7 replies on “It Came From Pulp Words To Pop Visuals”

  1. Putting Aside….
    …Whether Entertainment Tonight’s judgments agree with my own, the first book on their list, Cormac McCarthy’s The Road is a post-apocalyptic near-future tale (though one of those books mainstream reviewers don’t consider SF ’cause, like, they’re good). Graphic novels Maus, The Sandman, and Watchmen, all made the list, though their genre may be in dispute.

    Chabon’s The Amazing Adventures of Kavalier & Clay is about comics and contains an element of fantasy.

    • Re: Putting Aside….
      The Handmaid’s tale is a near-future dystopia and won the Arthur C. Clarke Award. Practical Magic is fantasy/magic realism.

      • Re: Putting Aside….

        The Handmaid’s tale is a near-future dystopia…

        As is the number one book, The Road. In today’s over-shocked world, I submit that near-future dystopias no longer qualify in the public mind as SF. We don’t get to claim 1984 or Brave New World as classic SF anymore, either. These are all now a form of pessimistic political satire.

        Speaking of Cormic McCarthy who wrote The Road, do not miss his book No Country For Old Men. Brilliant, brilliant literature. It, er, made a GREAT movie, too – proving the point of my other main post below…

        • Re: Putting Aside….

          The Handmaid’s tale is a near-future dystopia…

          As is the number one book, The Road. In today’s over-shocked world, I submit that near-future dystopias no longer qualify in the public mind as SF. We don’t get to claim 1984 or Brave New World as classic SF anymore, either. These are all now a form of pessimistic political satire.

          I mentioned The Road in my first post. These books are still SF (speculative), whatever the mainstream may claim.

          And yeah, I liked No Country….

  2. Written Words Vs. Scenes
    I meant to say in my posted writeup that "only" Neuromancer made the books list to represent SF in New Classic books, in contrast to "numerous" SF entries for Movies and TV as New Classics. And note that Neuromancer only barely made this list since it was published in 1984.

    Basically the Books list is saying an infinite number of SF writers at an infinite number of typewriters haven’t been able to turn out one single novel in the past quarter century that the general public views as a Literary Classic. That’s really, really sad, particularly since we’re now actually in the 21st century that was the focus of so much previous SF. We are in the future now; where’s SF 2.0, much less the flying cars?

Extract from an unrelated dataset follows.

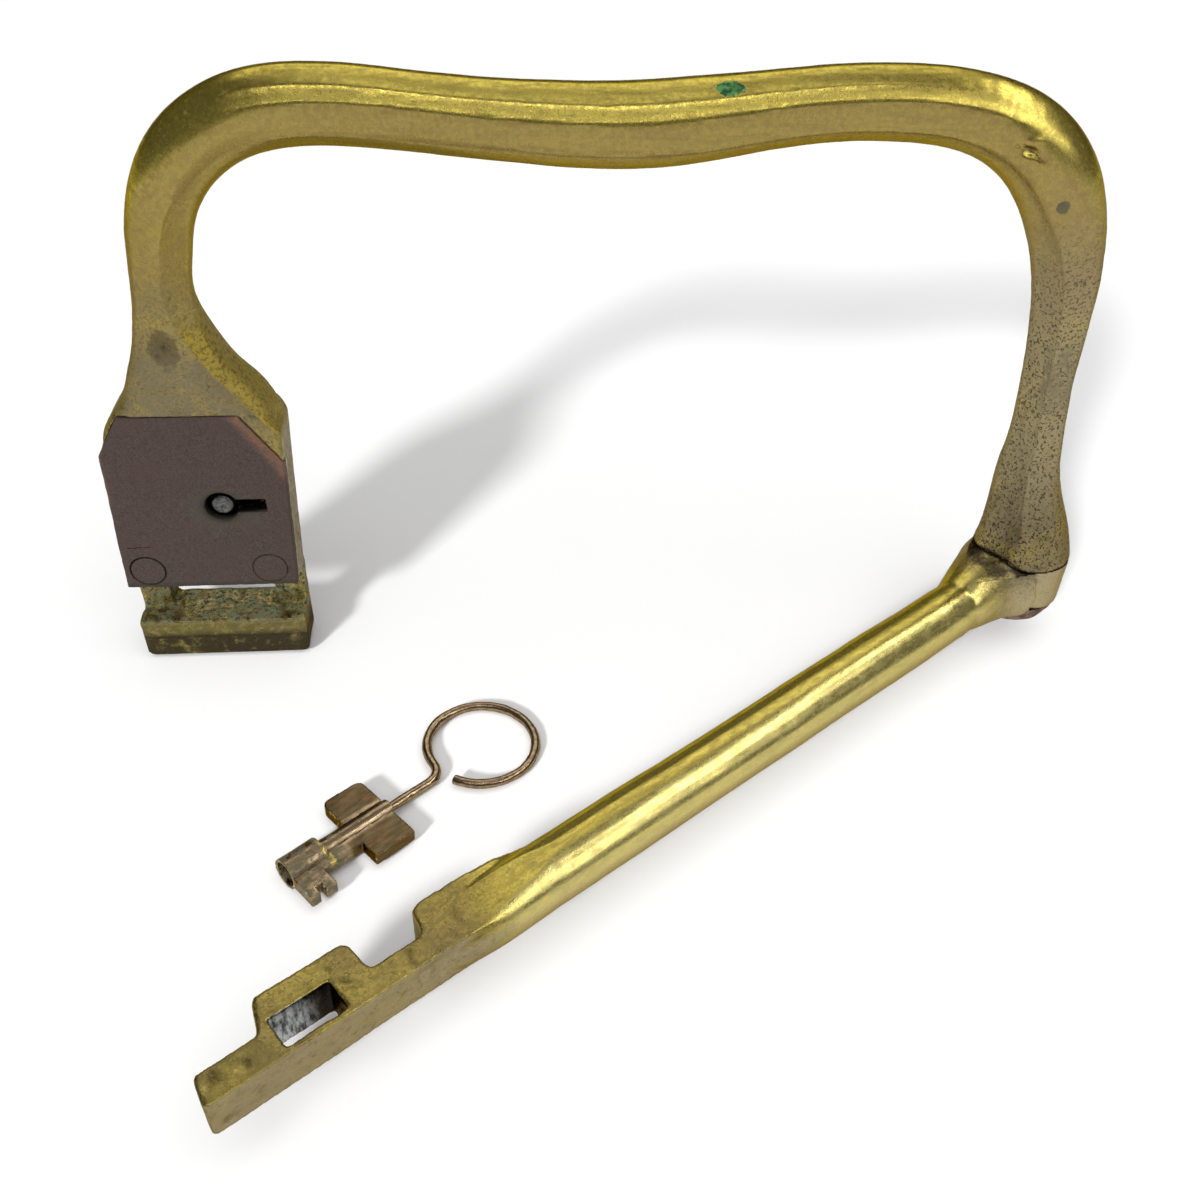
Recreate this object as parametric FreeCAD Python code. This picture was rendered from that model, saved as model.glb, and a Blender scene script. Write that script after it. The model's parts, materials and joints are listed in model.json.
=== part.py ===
"""Hinged locking handle in cast brass, with its pipe key.

Frame, in millimetres: Z runs up along the pivot pin, X runs from the lock case to the pivot, and
-Y is the keyhole side. The origin is the middle of the flat underside of the lock case's lip.
The bar is modelled swung open, and the key lies loose on the same surface, in front of the handle.
"""
import FreeCAD, Part
import math
import os

from FreeCAD import Vector

# ---- driving dimensions ----------------------------------------------------------------------
PIVOT_X = 100.0            # lock case centre to pivot axis
OPEN_ANGLE = 35.8          # the bar as modelled, in degrees from closed

CASE_HALF_WIDTH = 10.0     # lock case, along X
CASE_FRONT_Y = -2.5        # front of the cover plate and of the facet above it
CASE_BACK_Y = 4.4
CASE_BOTTOM_Z = 11.7       # roof of the tongue channel
CASE_TOP_Z = 35.0          # top edge of the cover plate
COVER_THICKNESS = 1.2
CASE_ROUNDING = 1.6        # back corners and underside
CASE_LEAN = 0.05           # sideways lean of the case's sides
BEVEL_X = 6.7              # upper end of the plate's chamfered corner

LIP_TOP_Z = 5.9            # floor of the tongue channel
LIP_FRONT_Y = -2.15
WALL_FRONT_Y = 0.95        # front of the channel's back wall
LUG_HOLE_X = (-6.4, 6.3)   # opening in that wall, which the tongue's lug enters

BAR_Z = 8.85               # axis of the swinging bar
BAR_DIAMETER = 6.7
EYE_RADIUS = 5.9           # also the radius of the handle's foot
EYE_BOTTOM_Z = 6.6
SPOT_FACE_RADIUS = 6.2     # washer seat, cut into the underside of eye and rod
FOOT_Z = 12.9              # underside of the handle's foot
PIN_RADIUS = 2.2
RUNNING_GAP = 0.1          # clearance at the pivot and along the bolt

TONGUE_THICKNESS = 4.9
WINDOW_U = (98.9, 104.7)   # window in the tongue, along the bar from the pivot
WINDOW_V = (-1.7, 1.5)     # and across it, positive towards the lug

KEY_PIN_X = 3.0            # drill pin axis
KEY_PIN_Z = 23.2
KEY_PIN_RADIUS = 1.3
BARREL_RADIUS = 1.75
BARREL_BORE_RADIUS = 1.4
PIN_ROOT_Y = 3.6           # blind end of the drill pin's hole in the case
BIT_REACH = 4.9            # key axis to the outer edge of the bit
NOTCH_S = (1.1, 1.8)       # ward notch in the bit, along the key from its open end
NOTCH_DEPTH = 1.0
PLATE_THICKNESS = 1.5      # bit, web and wings of the key
WIRE_RADIUS = 0.55

BOLT_X = (-4.5, 0.9)       # width of the bolt, which drops into the tongue's window
BOLT_Y = (-1.15, 1.15)
BOLT_BOTTOM_Z = 12.1
BOLT_TOP_Z = 29.6
BOLT_THROW = 3.85          # how far the key drives the bolt down

POCKET_BACK_Y = 1.9        # floor of the lock's works pocket
COVER_RIVET_X = 7.1
COVER_RIVET_Z = 14.2
SPRING_X = -6.9            # leaf spring, left of the bolt
SPRING_TOP_Z = 29.6

Z_AXIS = Vector(0, 0, 1)
Y_AXIS = Vector(0, 1, 0)


# ---- helpers ----------------------------------------------------------------------------------
def save(shape, name):
    """Writes one node, after checking that it is sound."""
    if not shape.isValid() or shape.Volume <= 0:
        raise RuntimeError(name + " is not a sound solid")
    shape.exportStep(os.path.join("parts", name + ".step"))
    print(name, len(shape.Solids), "solid(s)", round(shape.Volume, 2), "mm3")


def box(x, y, z):
    """Box from three (low, high) pairs."""
    low = Vector(x[0], y[0], z[0])
    return Part.makeBox(x[1] - x[0], y[1] - y[0], z[1] - z[0], low)


def cylinder_z(radius, x, y, z):
    return Part.makeCylinder(radius, z[1] - z[0], Vector(x, y, z[0]), Z_AXIS)


def cylinder_y(radius, x, y, z):
    return Part.makeCylinder(radius, y[1] - y[0], Vector(x, y[0], z), Y_AXIS)


def prism(points, low, high, plane):
    """Polygon in the XY or XZ plane, pulled from low to high along the third axis."""
    if plane == "XY":
        corners = [Vector(a, b, low) for a, b in points]
        pull = Vector(0, 0, high - low)
    else:
        corners = [Vector(a, low, b) for a, b in points]
        pull = Vector(0, high - low, 0)
    return Part.Face(Part.makePolygon(corners + corners[:1])).extrude(pull)


def edges_near(shape, test):
    """Edges whose middle point passes the test."""
    found = []
    for edge in shape.Edges:
        middle = edge.valueAt((edge.FirstParameter + edge.LastParameter) / 2)
        if test(middle):
            found.append(edge)
    return found


def rounded_vertical(shape, corners, tolerance=0.05):
    """Fillets the vertical edges that stand at given corners, as {(x, y): radius}."""
    for (x, y), radius in corners.items():
        picked = edges_near(shape, lambda p: math.hypot(p.x - x, p.y - y) < tolerance)
        shape = shape.makeFillet(radius, picked)
    return shape


def section(centre, across, depth_axis, half_width, half_depth, squareness=2.0, count=20):
    """Closed smooth section: an ellipse at squareness 2, nearer a rectangle above that."""
    points = []
    for i in range(count):
        angle = 2 * math.pi * i / count
        c, s = math.cos(angle), math.sin(angle)
        a = half_width * math.copysign(abs(c) ** (2 / squareness), c)
        b = half_depth * math.copysign(abs(s) ** (2 / squareness), s)
        points.append(centre + across * a + depth_axis * b)
    curve = Part.BSplineCurve()
    curve.interpolate(points, PeriodicFlag=True)
    return Part.Wire([curve.toShape()])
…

    Not that I disagree with such a pessimistic assessment of modern literary SF. Neuromancer truly IS a true work of literature that nothing since matches, even while introducing every geekboy’s dream, Molly Millions. You know her better from the movies – d’oh! see the theme here? – as Trinity.

    IMHO, the only SF novel in the past quarter century that even deserves to be considered as a Literary Classic is Snow Crash – and it’s really too hip and genre-oriented to really resonate with the general public.

    This trend of turning away from the dense, thought provoking written word towards fluff eye-candy video continues. I read scary articles on this all the time, like the ones here and here. IMHO this trend will ultimately end up in a lower public intelligence level just as our civilization faces its greatest challenges – truly a science fiction story, except that we’re living it.

    Maybe this is just the worries of a guy with overly fond memories about the excitement he felt as a kid at weekly trips to the library decades ago before the internet. I always wondered what futuristic high school English classes would teach as follow-ons to Falkner and Hemmingway as follow-on classics – ANYTHING had to be better than that stupid Silas Marner I had to grind thru in English class.

    Maybe the answer is that high school English has moved on from Cliff Notes to videos, and there are no real literary New Classics at all. Or worse yet, students that even care about the loss.

    • Re: Written Words Vs. Scenes
      However, I might suggest American Gods as a recent fantasy classic and Red Mars as a recent SF classic.

      You raise some worthwhile concerns, separate of the list.

      • Re: Written Words Vs. Scenes

        You raise some worthwhile concerns, separate of the list.

        In this vein, the Wiki article for Snow Crash has a very telling point I have often thought about as the key to the death of the SF novel…

        "Rorty’s Achieving Our Country uses Snow Crash as an example of modern culture that "express the loss of what he [Rorty] calls "national hope"…the problem with Snow Crash is not that it isn’t true – after all, it’s a story – but that it isn’t inspirational." This lack of inspiration is offset by something else Snow Crash and other works like it offer: "These books produce in their readers the "state of soul" that Rorty calls "knowingness," which he glosses as a "preference for knowledge over hope"; this preference for knowledge "contribute to a more fundamental failure to appreciate the value of inspiration – and hence of literature – itself."